Early in what would come to be known as the Year of the Shale in 2008, companies were still widely looking for gas, at a time when that commodity was still economic and the search for still more of it from shales was on. Pioneer Natural Resources announced the Pierre Shale in Colorado and Apache Corp found the Ootla Shale in Canada's British Columbia, although these are barely remembered today.

In October of that same year, small independent Petrohawk Energy announced what it called a "significant new natural gas field" -- the Eagle Ford Shale,  located in South Texas.

It was considered impressive at the time. The initial well came online at an eyebrow-raising rate of 7,600 Mcf/d of gas and 250 b/d of condensate, or about 9,100 Mcfe/d. Soon, drilling went crazy in the Eagle Ford, not only because of high gas flow levels, but because the play contained oil and liquids too. Petrohawk became the sage of shale.  Operators increasingly sought out Eagle Ford's gas liquids and oil windows to the north and continue doing so today.

Amid the shale frenzy, oil was on an upswing. Oil prices climbed to $147/barrel in July 2008, then began a months-long plummet that eventually took it down to less than a quarter of that peak. A couple of months after the oil peak, investment bank Lehman Brothers collapsed amid the worst depression in more than 75 years. Companies immediately pulled back on drilling everything. But a year later, oil prices were at a comfy $70/b or so while gas had fallen to the $3.50-$4/Mcf level. With too much gas registered in storage bins, upstream companies began shifting to oil operations as the persistent flood of US gas--some of it from increased oil drilling--kept gas prices tamped down.
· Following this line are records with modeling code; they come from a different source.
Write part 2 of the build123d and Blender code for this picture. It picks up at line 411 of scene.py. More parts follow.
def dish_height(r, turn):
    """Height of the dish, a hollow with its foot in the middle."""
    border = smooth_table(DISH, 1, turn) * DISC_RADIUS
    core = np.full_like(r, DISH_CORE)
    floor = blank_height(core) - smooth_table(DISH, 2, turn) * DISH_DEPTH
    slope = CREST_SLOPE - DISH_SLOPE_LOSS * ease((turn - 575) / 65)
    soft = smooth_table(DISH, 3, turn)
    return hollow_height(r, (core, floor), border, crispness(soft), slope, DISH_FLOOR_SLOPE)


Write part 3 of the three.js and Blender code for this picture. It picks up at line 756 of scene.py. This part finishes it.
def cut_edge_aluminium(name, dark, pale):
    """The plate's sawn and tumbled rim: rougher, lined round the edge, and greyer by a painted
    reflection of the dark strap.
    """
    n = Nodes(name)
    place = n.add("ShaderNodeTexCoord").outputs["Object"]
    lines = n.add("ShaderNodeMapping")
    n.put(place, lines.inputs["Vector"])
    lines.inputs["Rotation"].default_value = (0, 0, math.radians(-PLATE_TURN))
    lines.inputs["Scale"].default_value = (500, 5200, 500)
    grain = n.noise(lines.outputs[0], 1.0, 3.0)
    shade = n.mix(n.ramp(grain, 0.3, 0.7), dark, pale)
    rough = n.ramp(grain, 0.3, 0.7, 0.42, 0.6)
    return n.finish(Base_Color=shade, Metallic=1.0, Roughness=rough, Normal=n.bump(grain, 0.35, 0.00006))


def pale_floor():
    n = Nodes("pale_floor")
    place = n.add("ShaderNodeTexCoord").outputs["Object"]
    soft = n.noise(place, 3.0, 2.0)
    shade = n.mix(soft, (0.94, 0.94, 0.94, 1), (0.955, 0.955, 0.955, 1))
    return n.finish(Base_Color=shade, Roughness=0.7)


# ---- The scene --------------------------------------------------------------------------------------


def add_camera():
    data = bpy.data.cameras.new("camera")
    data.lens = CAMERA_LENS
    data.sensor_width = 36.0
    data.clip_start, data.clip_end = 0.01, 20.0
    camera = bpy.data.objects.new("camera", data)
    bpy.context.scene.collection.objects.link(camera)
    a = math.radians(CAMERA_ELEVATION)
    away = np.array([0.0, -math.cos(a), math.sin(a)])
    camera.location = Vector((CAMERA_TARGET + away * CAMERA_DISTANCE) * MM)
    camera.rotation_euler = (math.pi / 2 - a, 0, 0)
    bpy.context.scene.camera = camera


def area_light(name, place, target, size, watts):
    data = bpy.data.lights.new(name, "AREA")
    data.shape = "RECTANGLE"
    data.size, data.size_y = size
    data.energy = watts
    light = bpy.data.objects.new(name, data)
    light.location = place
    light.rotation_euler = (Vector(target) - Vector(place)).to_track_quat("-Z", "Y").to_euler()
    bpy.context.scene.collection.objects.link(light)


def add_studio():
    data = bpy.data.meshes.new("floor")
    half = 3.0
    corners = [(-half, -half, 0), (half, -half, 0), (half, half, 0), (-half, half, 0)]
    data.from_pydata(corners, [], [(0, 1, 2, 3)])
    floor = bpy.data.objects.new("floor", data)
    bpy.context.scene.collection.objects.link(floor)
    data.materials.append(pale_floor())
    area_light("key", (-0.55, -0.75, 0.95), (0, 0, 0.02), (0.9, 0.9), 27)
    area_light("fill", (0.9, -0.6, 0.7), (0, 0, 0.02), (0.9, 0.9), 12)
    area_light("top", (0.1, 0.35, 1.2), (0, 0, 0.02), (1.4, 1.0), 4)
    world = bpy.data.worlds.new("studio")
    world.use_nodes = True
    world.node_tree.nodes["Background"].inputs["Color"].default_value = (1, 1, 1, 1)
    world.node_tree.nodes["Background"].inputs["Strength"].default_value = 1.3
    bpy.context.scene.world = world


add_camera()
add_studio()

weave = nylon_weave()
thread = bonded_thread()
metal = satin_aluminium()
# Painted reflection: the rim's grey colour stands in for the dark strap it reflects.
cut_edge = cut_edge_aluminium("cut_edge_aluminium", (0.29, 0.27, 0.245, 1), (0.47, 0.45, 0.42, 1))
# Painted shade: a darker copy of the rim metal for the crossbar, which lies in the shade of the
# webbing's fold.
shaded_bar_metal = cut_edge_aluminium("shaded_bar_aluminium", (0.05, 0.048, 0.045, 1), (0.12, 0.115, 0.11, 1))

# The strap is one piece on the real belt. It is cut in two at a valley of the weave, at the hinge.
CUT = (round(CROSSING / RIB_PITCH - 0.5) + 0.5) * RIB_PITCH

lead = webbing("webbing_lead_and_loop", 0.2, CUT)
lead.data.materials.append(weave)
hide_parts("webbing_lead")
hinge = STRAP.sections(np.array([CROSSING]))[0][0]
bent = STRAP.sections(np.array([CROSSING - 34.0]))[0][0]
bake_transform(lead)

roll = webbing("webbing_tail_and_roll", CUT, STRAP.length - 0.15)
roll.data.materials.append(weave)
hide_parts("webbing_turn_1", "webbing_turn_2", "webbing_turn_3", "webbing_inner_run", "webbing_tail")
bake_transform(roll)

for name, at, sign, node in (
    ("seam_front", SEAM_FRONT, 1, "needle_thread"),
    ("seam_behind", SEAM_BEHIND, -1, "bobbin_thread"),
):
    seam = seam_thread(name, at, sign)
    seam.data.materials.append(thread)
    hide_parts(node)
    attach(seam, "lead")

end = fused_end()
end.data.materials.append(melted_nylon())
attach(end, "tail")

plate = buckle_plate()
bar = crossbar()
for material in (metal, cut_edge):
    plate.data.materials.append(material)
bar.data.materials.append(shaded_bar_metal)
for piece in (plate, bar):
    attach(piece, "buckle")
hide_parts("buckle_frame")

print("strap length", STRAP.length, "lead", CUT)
As for the gassy Haynesville, 28 rigs were drilling the field in second quarter 2008, according to Tudor Pickering Holt's Weekly Rig Roundup. By second quarter 2009 that number had more than tripled to 91 rigs, TPH said. By that time, Haynesville production had reached 2.3 Bcf/d. Over the next year the number steadily rose, reaching a peak of about 186 rigs in second quarter 2010. when Haynesville production was about 3.9 Bcf/d.

But except for some forays above $5/Mcf in late 2009 and early 2010, and above $4/Mcf since then, the price of gas never really recovered and has largely remained below $4/Mcf, a level that makes oil plays more economically alluring. Last week there were 27 rigs drilling the Haynesville,  according to rig data furnished by Global Hunter Securities/ That's about the same as shortly after Chesapeake's dramatic announcement.

Meanwhile, the Haynesville continues to produce gas in quantities; so far in March production has been about 5.59 Bcf/d, having gradually wound down from a peak of about 7.34 Bcf/d in November 2011. If nothing else, the giant play appears to have a lot of staying power.